The only bonus feature included on the 4K disc is the Ridley Scott audio commentary. All other bonus features are found on the included Blu-ray.
Commentary Featuring Ridley Scott
Breaking the Silence: The Making of Hannibal (SD 1:15:11)
Anatomy of a Shootout (SD 47:46)
Ridleygrams: A Featurette on the Art of Storyboarding (SD 9:11)
An Exploration of the Opening Title Design (SD 7:17)
Deleted and Alternate Scenes (SD 33:09)
Alternate Ending (SD 6:30)
19 TV Spots (SD 7:56)
Teaser Trailer (SD 1:09)
Theatrical Trailer (HD 2:18)
White Squall Trailer (SD 2:44)
Nixon Trailer (SD 4:42)
When Eight Bells Toll Trailer (HD 2:49)
Hannibal isn't a great movie. I'm a fan and I'll admit that it has problems but it's problems as a movie stem from a source novel that wasn't anything like what fans or filmmakers hoped to read. When one of your lead actors, director, and screenwriter refuse to return - you're not exactly starting out with the best foot forward. Ridley Scott managed to make an elegant gothic horror feature with a grim sense of humor that often feels more Hammer than Hannibal - but it's a fun ride with some truly visceral material to enjoy.

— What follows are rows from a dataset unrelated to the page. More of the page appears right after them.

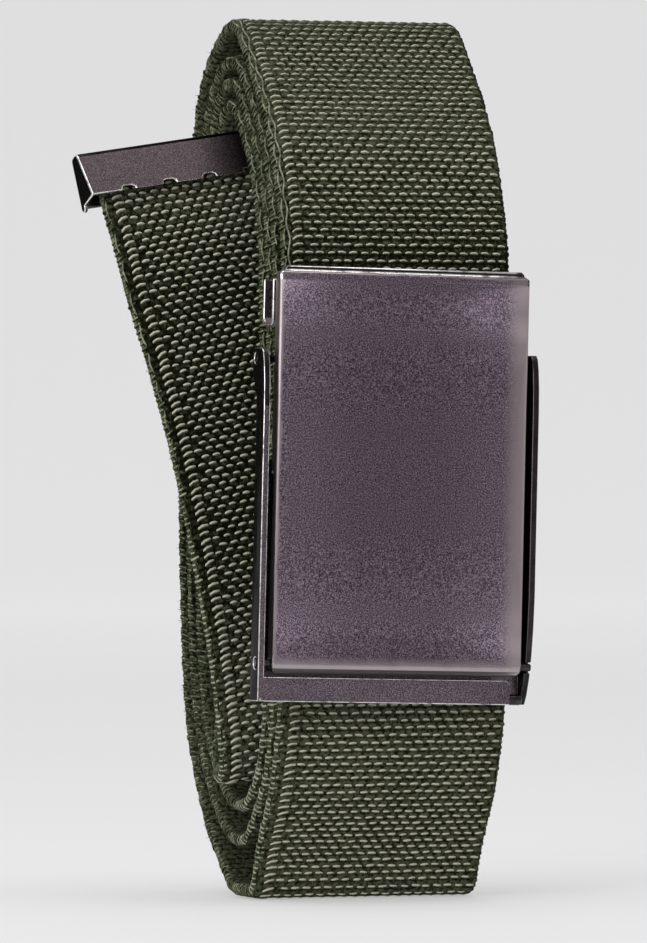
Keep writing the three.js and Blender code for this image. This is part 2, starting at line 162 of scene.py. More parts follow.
# Points round a yarn, as the angle from the side that faces on along the strap, and how pale it is there
FLOAT_RING = [(-15, 0.08), (36, 0.34), (57, 1), (76, 0.8), (102, 0.3), (176, 0.1)]
WRAP_RING = [(-20, 0.2), (34, 0.4), (60, 1), (86, 0.85), (120, 0.3), (200, 0.15)]
FIBRE_RING = [(0, 0.8), (120, 0.8), (240, 0.8)]

# The point at each end of a yarn: how far it stands out, and its share of the crest's paleness
YARN_POINT = 0.1
POINT_CREST = 0.3


def part_place():
    """Where the strap's own frame starts in the part, in metres."""
    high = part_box("strap")[1]
    return Vector([place - corner * MM for place, corner in zip(high, STRAP_HIGH_CORNER)])


PLACE = part_place()


def to_part(point):
    return PLACE + Vector(point) * MM


# Node trees
def feed(tree, socket, value):
    if isinstance(value, bpy.types.NodeSocket):
        tree.links.new(value, socket)
    elif value is not None:
        socket.default_value = value


def add_node(tree, kind, inputs=(), **settings):
    node = tree.nodes.new(kind)
    for name, value in settings.items():
        setattr(node, name, value)
    for key, value in dict(inputs).items():
        feed(tree, node.inputs[key], value)
    return node


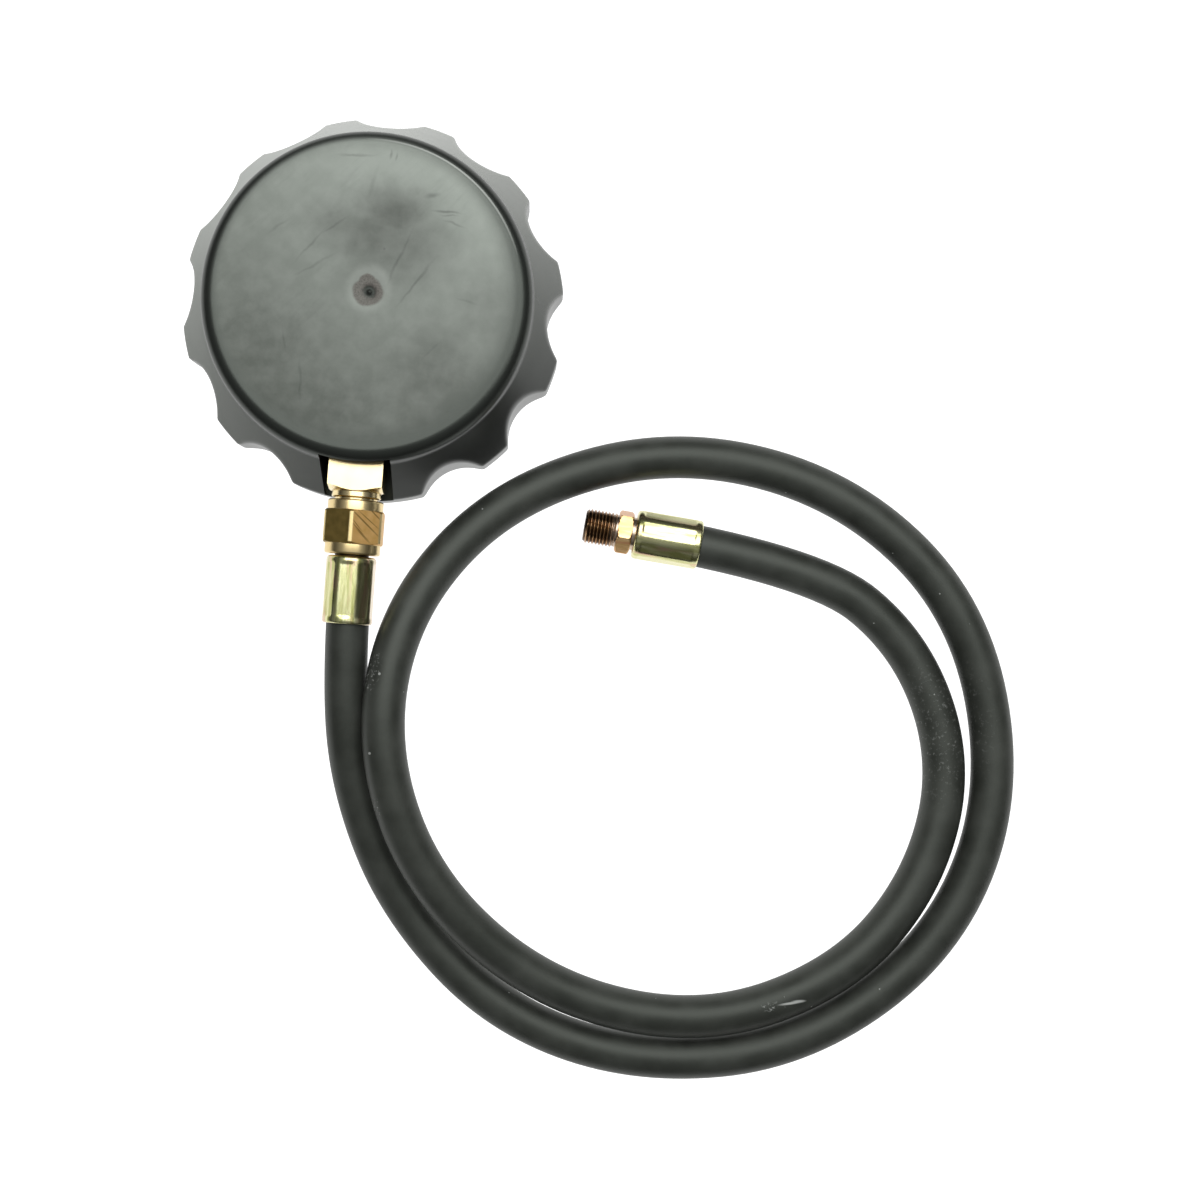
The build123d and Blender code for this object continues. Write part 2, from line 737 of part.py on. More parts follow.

Kino Lorber Studio Classics unleashes Hannibal as their first 4K Ultra HD Blu-ray release with solid results. The image was sourced from a fresh new native 4K restoration and the Dolby Vision HDR provides some nice touches with light, shadow, and colors ensuring that this is the best home video presentation of the film. Add in all the great archival bonus features on the included SDR Blu-ray and you've got a worthwhile set. If you're a fan of cannibalistic psychiatrists, this Hannibal is Recommended.